Receoso, consultou o urologista. Ao vê-lo,
afirmou: "O senhor tem grave intoxicação medicamentosa. Recolha já ao
hospital".
Outrora os médicos também erravam, mas alguns levavam a profissão como sacerdócio.
Ferreira Leite – Que após extenuante dia de trabalho, no
hospital, chegava a casa com vontade de desligar o telefone, mas a consciência
não lho permitia. Altas horas "tilintava", para acudir urgentemente a
doente.
Pedrosa Júnior – Tinha lugar cativo no cinema próximo da
residência (nesse tempo não havia telemóvel) para estar sempre disponível.
Salvador Ribeiro – Verificando que o enfermo não tinha posses para
adquirir o medicamento, deixava, muitas vezes, sob a receita, a quantia
necessária.
Rocha Paris – Que saía de casa para prestar assistência gratuita
a miseráveis, que viviam na escarpa da Serra do Pilar.

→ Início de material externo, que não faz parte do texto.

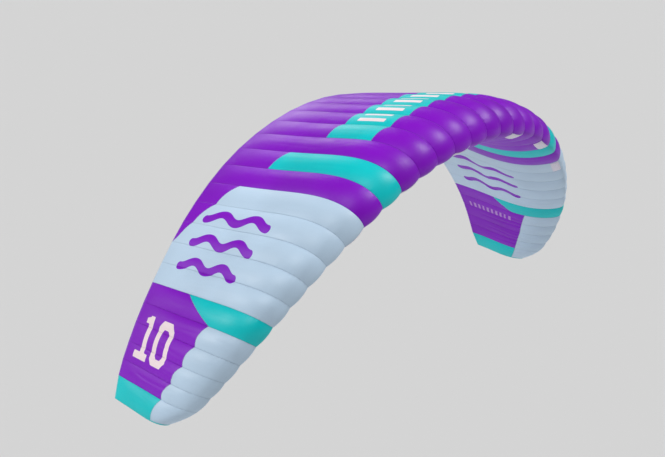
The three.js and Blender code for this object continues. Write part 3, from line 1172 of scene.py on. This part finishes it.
# %% The stitching tree
STITCH_PITCH = 0.0060
STITCH_LENGTH = 0.0044
THREAD_WIDTH = 0.0012
THREAD_FLATNESS = 0.6
INTAKE_STITCH_PITCH = 0.004
THREAD_GRAIN = 900.0
THREAD_SHADES = (0.85, 1.05)
THREAD_RELIEF = 0.0002
THREAD_ROUGHNESS, THREAD_SHEEN = 0.55, 0.3


def stitch_tree():
    tree = bpy.data.node_groups.new("lay_stitches", "GeometryNodeTree")
    face = tree.interface
    face.new_socket("Geometry", in_out="INPUT", socket_type="NodeSocketGeometry")
    for name in ("Pitch", "Stitch length", "Thread width"):
        face.new_socket(name, in_out="INPUT", socket_type="NodeSocketFloat")
    face.new_socket("Material", in_out="INPUT", socket_type="NodeSocketMaterial")
    face.new_socket("Geometry", in_out="OUTPUT", socket_type="NodeSocketGeometry")

    def add(kind, inputs=None, **settings):
        return add_node(tree, kind, inputs, **settings).outputs[0]

    given = add_node(tree, "NodeGroupInput").outputs
    curve = add("GeometryNodeMeshToCurve", {"Mesh": given["Geometry"]})
    spaced = add("GeometryNodeResampleCurve", {"Curve": curve, "Length": given["Pitch"]}, mode="LENGTH")
    tangent = add("GeometryNodeInputTangent")
    outward = add("GeometryNodeInputNamedAttribute", {"Name": "outward"}, data_type="FLOAT_VECTOR")
    along = add("FunctionNodeAlignRotationToVector", {"Vector": tangent}, axis="X")
    turned = add(
        "FunctionNodeAlignRotationToVector", {"Rotation": along, "Vector": outward}, axis="Z", pivot_axis="X"
    )
    bead = add("GeometryNodeMeshUVSphere", {"Segments": 6, "Rings": 3, "Radius": 0.5})
    thin = {0: given["Thread width"], 1: THREAD_FLATNESS}
    flat = add("ShaderNodeMath", thin, operation="MULTIPLY")
    size = add("ShaderNodeCombineXYZ", {0: given["Stitch length"], 1: given["Thread width"], 2: flat})
    stitch = add("GeometryNodeTransform", {"Geometry": bead, "Scale": size})
    rows = add(
        "GeometryNodeInstanceOnPoints", {"Points": spaced, "Instance": stitch, "Rotation": turned}
    )
    real = add("GeometryNodeRealizeInstances", {"Geometry": rows})
    rounded = add("GeometryNodeSetShadeSmooth", {"Geometry": real})
    dressed = add("GeometryNodeSetMaterial", {"Geometry": rounded, "Material": given["Material"]})
    add_node(tree, "NodeGroupOutput", {"Geometry": dressed})
    return tree


def sew(name, lines, material, pitch=STITCH_PITCH):
    """Stitches along the lines, as one plain mesh that rides on the kite."""
    path = lines_object(f"{name}_path", lines)
    modifier = path.modifiers.new("stitches", "NODES")
    modifier.node_group = stitches
    sockets = {item.name: item.identifier for item in stitches.interface.items_tree if item.in_out == "INPUT"}
    values = {
        "Pitch": pitch, "Stitch length": STITCH_LENGTH * pitch / STITCH_PITCH,
        "Thread width": THREAD_WIDTH, "Material": material,
    }
    for key, value in values.items():
        modifier[sockets[key]] = value
    bpy.context.view_layer.update()
    evaluated = path.evaluated_get(bpy.context.evaluated_depsgraph_get())
    mesh = bpy.data.meshes.new_from_object(evaluated)
    mesh.name = name
    path.modifiers.clear()
    bpy.data.objects.remove(path)
    piece = link(bpy.data.objects.new(name, mesh))
    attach(piece, "root")
    print(name, "has", len(mesh.polygons), "faces")


def thread_material(name, color):
    """Twisted thread: a fine grain makes it lighter and darker."""
    nodes = Nodes(name)
    place = nodes.add("ShaderNodeTexCoord").outputs["Object"]
    grain = nodes.add("ShaderNodeTexNoise", {"Vector": place, "Scale": THREAD_GRAIN, "Detail": 1.0})
    twist = grain.outputs["Fac"]
    tone = shade(nodes, color, nodes.ramp(twist, 0.2, 0.8, *THREAD_SHADES))
    height = nodes.math("MULTIPLY", twist, THREAD_RELIEF)
    return finish_cloth(nodes, tone, THREAD_ROUGHNESS, THREAD_SHEEN, height)


# %% Sew the kite
stitches = stitch_tree()
light_thread = thread_material("thread_light", COLORS["thread"])
teal_thread = thread_material("thread_teal", COLORS["teal"])
sew("stitches_color_seams", color_seam_lines(), light_thread)
sew("stitches_hem", hem_lines(), light_thread)
sew("stitches_intakes", intake_lines(), light_thread, pitch=INTAKE_STITCH_PITCH)
sew("stitches_end_panels", end_panel_lines(), teal_thread)

# %% [markdown]
# ## Floor and light
# The kite flies over a plain pale floor, far enough below to show no shadow edge. Satin cloth shows its
# swell by its glints, so each lamp stands where the cloth reflects it: high in front for the soft spots
# behind the nose, low on the near side for the pale cells, and low on the far side for the shine on the
# flat rear. A high key lamp on the near side lights the colours. A weak sky fills the shadows.

# %% Floor, sky and lamps
FLOOR_HEIGHT = -12.0
FLOOR_SIZE = 600.0
FLOOR_GREY = 0.64
SKY_STRENGTH = 0.09


def make_floor():
    s = FLOOR_SIZE / 2
    corners = np.array([(x, y, FLOOR_HEIGHT) for x, y in ((-s, -s), (s, -s), (s, s), (-s, s))])
    nodes = Nodes("floor_pale")
    nodes.shader.inputs["Base Color"].default_value = (FLOOR_GREY, FLOOR_GREY, FLOOR_GREY, 1)
    nodes.shader.inputs["Roughness"].default_value = 1.0
    nodes.shader.inputs["Specular IOR Level"].default_value = 0.0
    floor = mesh_object("floor", corners, [(0, 1, 2, 3)], nodes.material)


def make_sky(strength):
    world = bpy.data.worlds.new("sky")
    bpy.context.scene.world = world
    world.use_nodes = True
    background = world.node_tree.nodes["Background"]
    background.inputs["Color"].default_value = (1, 1, 1, 1)
    background.inputs["Strength"].default_value = strength


def soft_sun(name, azimuth, elevation, strength, softness):
    """Even light from a direction; a wide angle makes it soft."""
    data = bpy.data.lights.new(name, "SUN")
    data.energy = strength
    data.angle = math.radians(softness)
    a, e = math.radians(azimuth), math.radians(elevation)
    direction = Vector((math.cos(a) * math.cos(e), math.sin(a) * math.cos(e), math.sin(e)))
    lamp = link(bpy.data.objects.new(name, data))
    lamp.rotation_mode = "QUATERNION"
    lamp.rotation_quaternion = direction.to_track_quat("Z", "Y")


# the lamps: azimuth in degrees from the nose (+X) towards the far tip, elevation, strength and softness
LAMPS = table(
    "name azimuth elevation strength softness",
    ("key_high", 280, 55, 1.15, 30),
    ("glint_nose", 54, 52, 1.80, 26),
    ("glint_near", 220, 26, 1.15, 12),
    ("rim_far", 141, 16, 0.32, 24),
)


make_floor()
make_sky(SKY_STRENGTH)
for row in LAMPS:
    soft_sun(**row)
bpy.context.scene.view_settings.view_transform = "Standard"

Conversando com jovem médico sobre o assunto,
respondeu-me: "Já não há necessidades de sacrifícios: há hospitais e
clínicas..."
Agora entra-se na Faculdade para ganhar dinheiro.
Não há, na maioria, vocação. O que se pretende é curso com saída e bem
remunerado.
Ainda há, felizmente, quem não pense assim.
E então: "Fica – como disse Frei Luís
de Sousa – mau letrado o que fora bom sapateiro e não é bom soldado o que
fora bom religioso.", in "Vida do Arcebispo".